Autumn is here bringing with it the beautiful colors of foliage for us to enjoy.
But there is a very real danger to pets in this season.
As the weather changes, we prepare our homes and our cars for cold weather. One of those changes includes putting antifreeze in our cars.
Most antifreeze contains a sweet-tasting ingredient that pets find attractive. Ethylene Glycol is the name of the toxin.

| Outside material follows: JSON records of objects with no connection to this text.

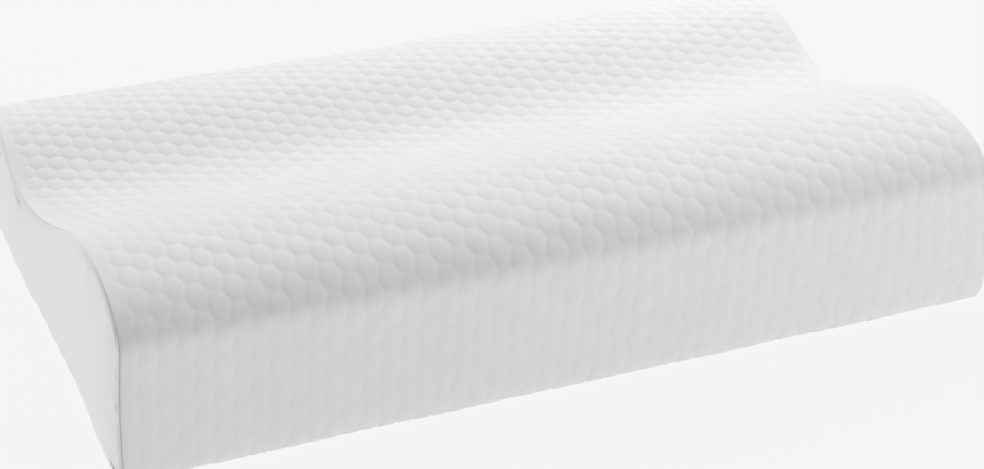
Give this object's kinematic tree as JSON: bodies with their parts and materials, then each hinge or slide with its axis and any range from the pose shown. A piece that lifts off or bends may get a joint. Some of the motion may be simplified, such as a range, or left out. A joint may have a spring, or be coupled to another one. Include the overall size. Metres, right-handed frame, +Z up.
{
  "type": "bed pillow",
  "caption": "Contour bed pillow: two-lobed foam core in a thin liner, inside a zipped cover of honeycomb-quilted knit with plain end panels.",
  "frame": {"origin": "under the middle of the pillow, on the plane that it rests on", "axes": "+X along the length, -Y towards the high lobe, +Z up"},
  "size_m": [0.6, 0.35, 0.126],
  "materials": {
    "quilted_knit": "matte",
    "plain_knit": "matte",
    "liner_jersey": "matte",
    "memory_foam": "matte",
    "zip_tape": "matte",
    "zip_nylon": "satin",
    "zip_metal": "satin",
    "label_satin": "satin"
  },
  "bodies": {
    "pillow": {"foam_core": "memory_foam", "liner_sleeve": "liner_jersey", "liner_end_left": "liner_jersey", "liner_end_right": "liner_jersey", "cover_wrap": "quilted_knit", "cover_end_left": "plain_knit", "cover_end_right": "plain_knit", "seam_welt_left": "plain_knit", "seam_welt_right": "plain_knit", "zip_tape_upper": "zip_tape", "zip_tape_lower": "zip_tape", "zip_coil_upper": "zip_nylon", "zip_coil_lower": "zip_nylon", "zip_top_stop_upper": "zip_metal", "zip_top_stop_lower": "zip_metal", "zip_bottom_stop": "zip_metal", "care_label": "label_satin"},
    "slider": {"zip_slider": "zip_metal"},
    "pull": {"zip_pull": "zip_metal"}
  },
  "joints": [
    {"name": "zip_slide", "type": "slide", "parent": "pillow", "child": "slider", "axis": [-1, 0, 0], "range_m": [0, 0.465], "deforming": ["zip_coil_upper", "zip_coil_lower"]},
    {"name": "pull_hinge", "type": "hinge", "parent": "slider", "child": "pull", "pos_m": [0.232, 0.17317, 0.01977], "axis": [0, -0.2505, -0.9681], "range_deg": [0, 170]}
  ]
}
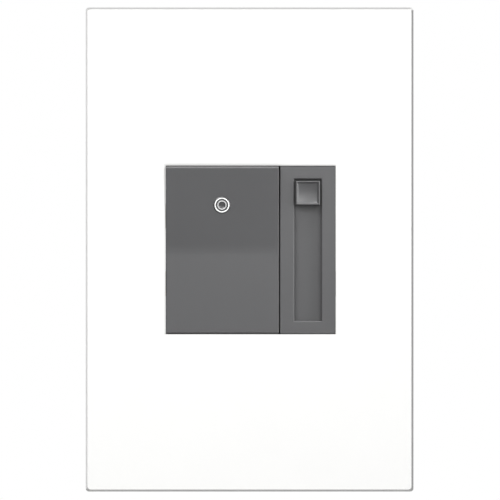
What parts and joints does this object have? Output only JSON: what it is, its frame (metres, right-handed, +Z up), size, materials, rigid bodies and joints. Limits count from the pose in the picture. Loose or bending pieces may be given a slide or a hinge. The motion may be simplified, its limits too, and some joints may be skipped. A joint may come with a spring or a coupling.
{
  "type": "dimmer slide switch",
  "caption": "Wall dimmer with a screwless plate, a wide push paddle and a recessed slide control, on a strap with a rear housing.",
  "frame": {"origin": "on the wall surface, behind the centre of the wall plate and of the square face", "axes": "+Z up along the plate's height, the face looks along -Y, +Y runs back into the wall box, +X to the viewer's right"},
  "size_m": [0.0868, 0.04, 0.1282],
  "materials": {
    "wall_plate": "smooth satin white",
    "face_plastic": "fine satin grey",
    "lens": "milky light guide",
    "led": "clear epoxy",
    "plunger": "natural acetal",
    "carrier": "dark moulded plastic",
    "plated_steel": "zinc plated",
    "spring_steel": "drawn wire",
    "green_screw": "green dyed plating",
    "fibre": "pressed fibre",
    "black_acetal": "slippery moulded plastic",
    "aluminium": "rolled",
    "housing": "textured thermoset",
    "board": "solder mask",
    "phenolic": "phenolic board",
    "copper": "enamelled copper",
    "brass": "stamped brass",
    "dark_screw": "blackened steel",
    "ferrite": "sintered ferrite",
    "capacitor_case": "dipped film capacitor",
    "sleeve": "shrunk sleeve",
    "resistor_body": "coated",
    "chip_case": "moulded epoxy"
  },
  "bodies": {
    "device": {"wall_plate": "wall_plate", "front_bezel": "face_plastic", "track_floor": "face_plastic", "locator_led": "led", "carrier_frame": "carrier", "mounting_strap": "plated_steel", "box_screw_top": "plated_steel", "box_screw_bottom": "plated_steel", "bezel_screw_1": "plated_steel", "bezel_screw_2": "plated_steel", "paddle_hinge_pin": "plated_steel", "pot_case": "plated_steel", "triac_screw": "plated_steel", "housing_screw_1": "plated_steel", "housing_screw_2": "plated_steel", "housing_screw_3": "plated_steel", "housing_screw_4": "plated_steel", "paddle_spring_left": "spring_steel", "paddle_spring_right": "spring_steel", "switch_spring": "spring_steel", "ground_screw": "green_screw", "screw_retainer_top": "fibre", "screw_retainer_bottom": "fibre", "switch_body": "black_acetal", "heat_sink_plate": "aluminium", "rear_housing": "housing", "circuit_board": "board", "pot_track_board": "phenolic", "choke_winding": "copper", "terminal_plate_line": "brass", "terminal_plate_load": "brass", "terminal_plate_traveler": "brass", "clamp_washer_line": "brass", "clamp_washer_load": "brass", "clamp_washer_traveler": "brass", "terminal_screw_load": "brass", "terminal_screw_traveler": "brass", "terminal_screw_line": "dark_screw", "choke_core": "ferrite", "film_capacitor": "capacitor_case", "smoothing_capacitor": "sleeve", "thermal_fuse": "sleeve", "power_resistor_1": "resistor_body", "power_resistor_2": "resistor_body", "triac": "chip_case", "control_chip": "chip_case"},
    "paddle": {"paddle": "face_plastic", "locator_lens": "lens"},
    "slider": {"slider_knob": "face_plastic", "slider_carriage": "black_acetal", "pot_lever": "black_acetal", "pot_wiper": "copper"},
    "plunger": {"switch_plunger": "plunger"}
  },
  "joints": [
    {"name": "paddle_press", "type": "hinge", "parent": "device", "child": "paddle", "pos_m": [-0.0075, -0.00415, -0.02], "axis": [-1, 0, 0], "range_deg": [0, 2.6], "stiffness_Nm_per_rad": 0.8, "springref_deg": -3.44, "deforming": ["paddle_spring_left", "paddle_spring_right"]},
    {"name": "slider_travel", "type": "slide", "parent": "device", "child": "slider", "axis": [0, 0, 1], "range_m": [-0.03, 0]},
    {"name": "plunger_travel", "type": "slide", "parent": "device", "child": "plunger", "axis": [0, 1, 0], "range_m": [0, 0.0012], "deforming": ["switch_spring"]}
  ],
  "couplings": [
    {"joint": "plunger_travel", "follows": "paddle_press", "m_per_rad": 0.024}
  ]
}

Even walking through a puddle of antifreeze can be lethal if your pet then licks its paws. Only a small amount can poison your pet. The chemical causes kidney failure. The effects of Ethylene Glycol are immediate and long-term, damaging liver and kidneys. Even if your pet shows no symptoms after a while, the damage is irreversible.
Besides antifreeze, Ethylene Glycol can be found in brake fluid, liquid rust inhibitors, products that prevent plumbing from freezing, hydraulic fluids, solar collectors. Always check labels for ingredients, especially of chemicals, so they can be used safely.
Symptoms of antifreeze ingestion are similar to alcohol intoxication, staggering, excessive thirst, vomiting, rapid breathing, rapid heartbeat, loss of energy, convulsions.
YOU MUST HAVE YOUR PET TREATED WITHIN A FEW HOURS OF INGESTION. IF YOU SUSPECT YOUR PET HAS SWALLOWED ANTIFREEZE, GET HIIM TO YOUR VET OR AN EMERGENCY CLINIC IMMEDIATELY.
The best way to avoid antifreeze poisoning is not to allow your pet in the garage. Keep your pets indoors when working on your car. Avoid walking close to garages where there might be some spills. Keep antifreeze stored where pets cannot reach it and dispose of empty containers safely. Thoroughly wash any spills.
There is a safer alternative – use non-toxic Propylene Glycol Antifreeze. But always use caution when dealing with chemicals.